▶ [EXERCISE]
Take each line containing "part" and report it exactly as written.

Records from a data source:
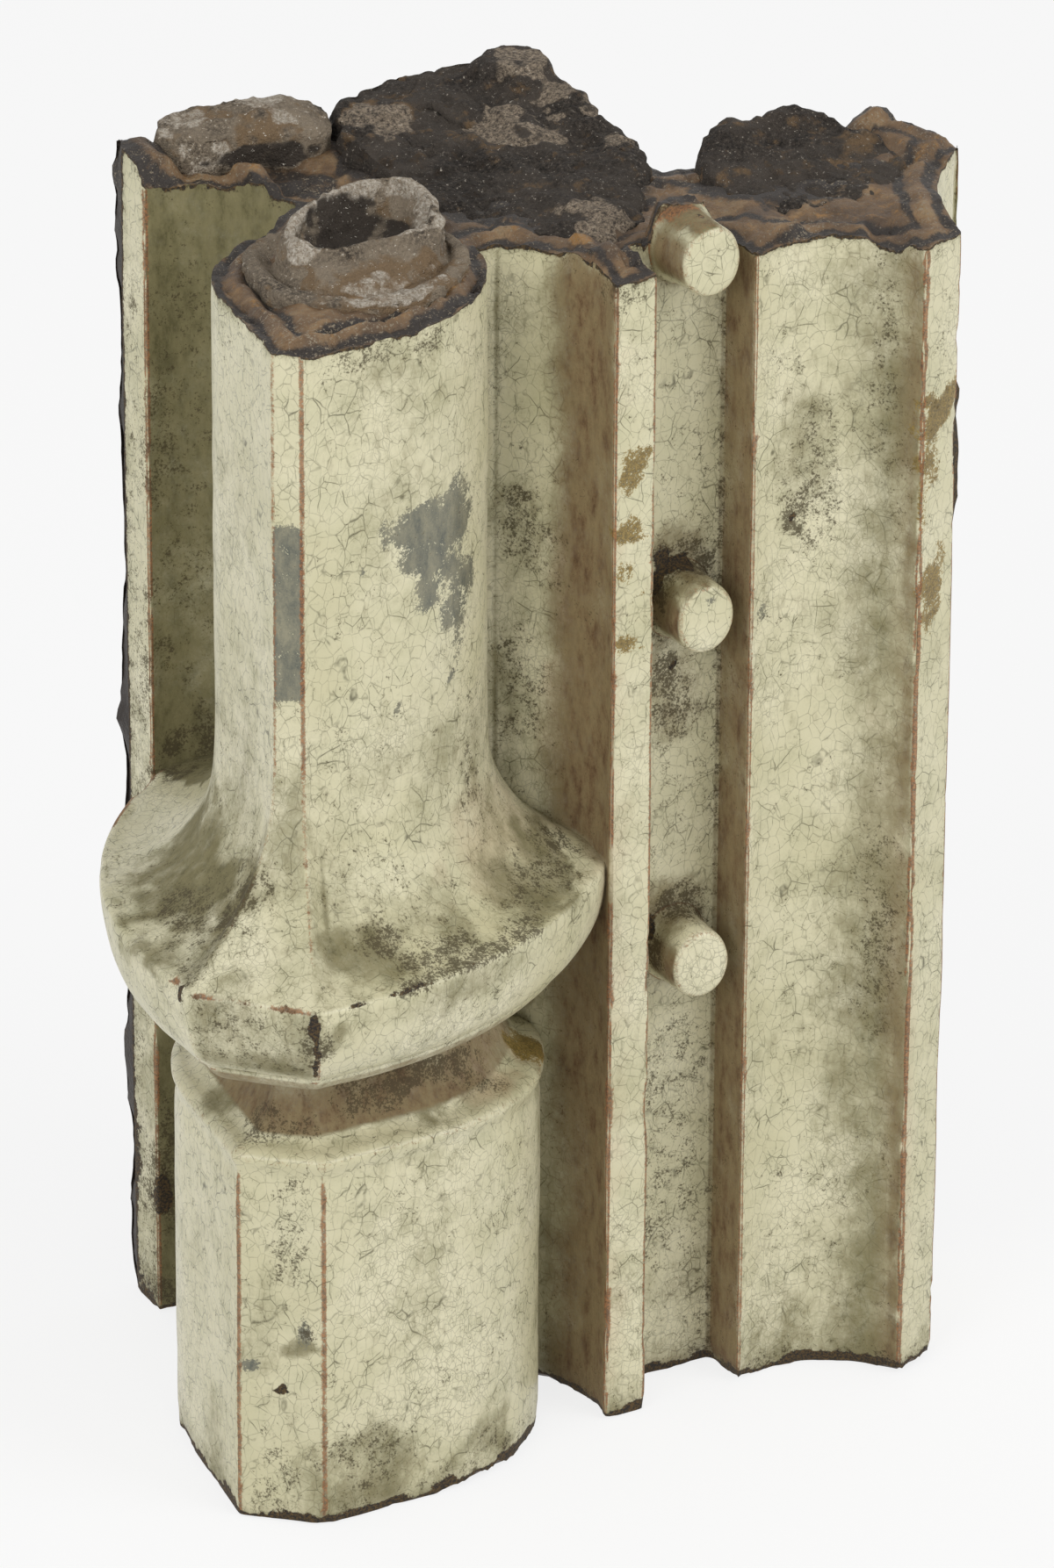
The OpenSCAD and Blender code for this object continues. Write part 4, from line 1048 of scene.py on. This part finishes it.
finish_heap(dark_heap, "body_mortar", dark,
            [(132, 172, 516, 18, 9, 0.8), (176, 146, 515, 18, 12, 0.9), (184, 126, 514, 12, 9, 0.7),
             (176, 134, 515, 14, 10, 0.7), (168, 44, 512, 15, 9, 0.8), (166, 62, 512, 14, 9, 0.7),
             (198, 180, 528, 13, 12, 0.75), (206, 160, 520, 12, 14, 0.7), (214, 140, 516, 10, 12, 0.6),
             (208, 112, 513, 10, 8, 0.6)],
            [(134, 172, 516, 20, 8, 0.55), (150, 190, 518, 34, 8, 0.4), (175, 135, 515, 18, 8, 0.4),
             (160, 40, 511, 20, 6, 0.3)],
            [(140, 120, 512, 34, 10, 0.5), (190, 90, 511, 20, 8, 0.4)])
finish_heap(wing_heap, "wing_mortar", dark,
            [(300, 84, 516, 10, 8, 0.4), (262, 34, 509, 20, 4, 0.35)],
            [(296, 70, 513, 16, 9, 0.55), (280, 90, 516, 14, 9, 0.4), (240, 44, 509, 14, 5, 0.4)],
            [(255, 60, 510, 24, 8, 0.4)])

# ------------------------------------------------------------------ stage
# A white floor and room, one large soft lamp from the right and a weaker one from the left
scene = bpy.context.scene
scene.view_settings.view_transform = "Standard"
floor_mesh = bpy.data.meshes.new("floor")
floor_mesh.from_pydata([(-6, -6, 0), (6, -6, 0), (6, 6, 0), (-6, 6, 0)], [], [(0, 1, 2, 3)])
floor = bpy.data.objects.new("floor", floor_mesh)
scene.collection.objects.link(floor)


def background_rays(tree):
    """1 for a ray that shows the background: straight to the camera, in a reflection or through glass."""
    seen = add(tree, "ShaderNodeLightPath")
    glossy, through = seen.outputs["Is Glossy Ray"], seen.outputs["Is Transmission Ray"]
    mirrored = add(tree, "ShaderNodeMath", {0: glossy, 1: through}, operation="MAXIMUM")
    return add(tree, "ShaderNodeMath", {0: seen.outputs["Is Camera Ray"], 1: mirrored.outputs[0]},
               operation="MAXIMUM").outputs[0]


paper = bpy.data.materials.new("white_paper")
paper.use_nodes = True
tree = paper.node_tree
tree.nodes.clear()
matt = add(tree, "ShaderNodeBsdfDiffuse", {"Color": (0.85, 0.85, 0.85, 1)})
lit = add(tree, "ShaderNodeEmission", {"Color": (1, 1, 1, 1), "Strength": 1.0})
share_lit = add(tree, "ShaderNodeMath", {0: background_rays(tree), 1: 0.8}, operation="MULTIPLY")
both = add(tree, "ShaderNodeMixShader", {0: share_lit.outputs[0], 1: matt.outputs[0], 2: lit.outputs[0]})
add(tree, "ShaderNodeOutputMaterial", {"Surface": both.outputs[0]})
floor_mesh.materials.append(paper)

world = bpy.data.worlds.new("room")
scene.world = world
world.use_nodes = True
tree = world.node_tree
tree.nodes.clear()
soft = add(tree, "ShaderNodeBackground", {"Color": (1, 1, 1, 1), "Strength": 0.62})
white = add(tree, "ShaderNodeBackground", {"Color": (1, 1, 1, 1), "Strength": 1.0})
both = add(tree, "ShaderNodeMixShader", {0: background_rays(tree), 1: soft.outputs[0], 2: white.outputs[0]})
add(tree, "ShaderNodeOutputWorld", {"Surface": both.outputs[0]})


def lamp(name, place, aim, size, power):
    """A square area lamp at place that faces aim."""
    data = bpy.data.lights.new(name, "AREA")
    data.size, data.energy = size, power
    obj = bpy.data.objects.new(name, data)
    obj.location = place
    obj.rotation_euler = (Vector(aim) - Vector(place)).to_track_quat("-Z", "Y").to_euler()
    scene.collection.objects.link(obj)


MIDDLE = (0.0, 0.0, 0.26)
lamp("key", (1.5, -2.2, 1.9), MIDDLE, 1.8, 33)
lamp("fill", (-2.4, -1.4, 1.6), MIDDLE, 1.6, 29)

# ------------------------------------------------------------------ camera
# A long lens from the left and well above, turned a little to level
AIM = np.array([153.0, 84.95, 254.0]) + ORIGIN
camera_data = bpy.data.cameras.new("camera")
camera_data.sensor_fit, camera_data.sensor_width, camera_data.lens = "HORIZONTAL", 36.0, 319.0
camera_data.clip_end = 50
camera = bpy.data.objects.new("camera", camera_data)
camera.location = (AIM + (-1658.9, -2992.7, 1653.8)) * MM
turn = (Vector(AIM * MM) - camera.location).to_track_quat("-Z", "Y")
roll = Matrix.Rotation(math.radians(0.33), 4, "Z")
camera.matrix_world = Matrix.Translation(camera.location) @ turn.to_matrix().to_4x4() @ roll
scene.collection.objects.link(camera)
scene.camera = camera
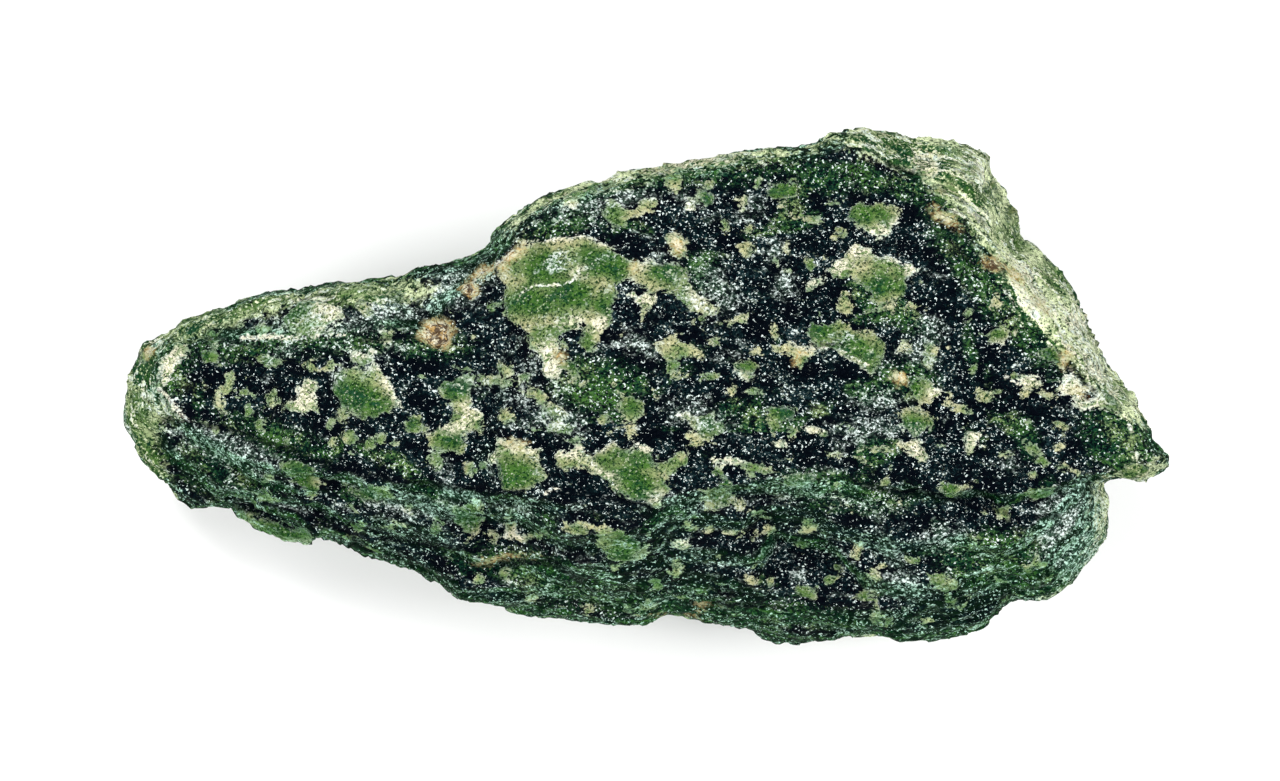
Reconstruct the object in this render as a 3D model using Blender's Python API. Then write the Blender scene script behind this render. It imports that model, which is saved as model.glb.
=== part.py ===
"""A raw jade boulder: one broken block of foliated green jade, lying on its flattest side.

The block is a loft. Four closed lines run round it: the foot it lies on, the girdle, which is its
widest line, the rim, where the flanks meet the crown, and the crown itself is a net over the top.
Between the lines the flanks climb in ledges, because the stone breaks along thin layers.
+Z is up, +X runs from the thin tail to the spur, and -Y is the front, with the broad flank.
"""

import math

import bmesh
import bpy
from mathutils import Vector, noise
from mathutils.geometry import delaunay_2d_cdt

# Driving dimensions, in metres.
LENGTH = 0.120
DEPTH = 0.0595
HEIGHT = 0.038

# Everything below is in millimetres, and the finished mesh is fitted to the driving dimensions.
STATION_GAP = 2.0
NET_GAP = 2.05
RIM_MARGIN = 1.3
RIM_FAN = 1
FOOT_FAN = 7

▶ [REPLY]
The OpenSCAD and Blender code for this object continues. Write part 4, from line 1048 of scene.py on. This part finishes it.
=== part.py ===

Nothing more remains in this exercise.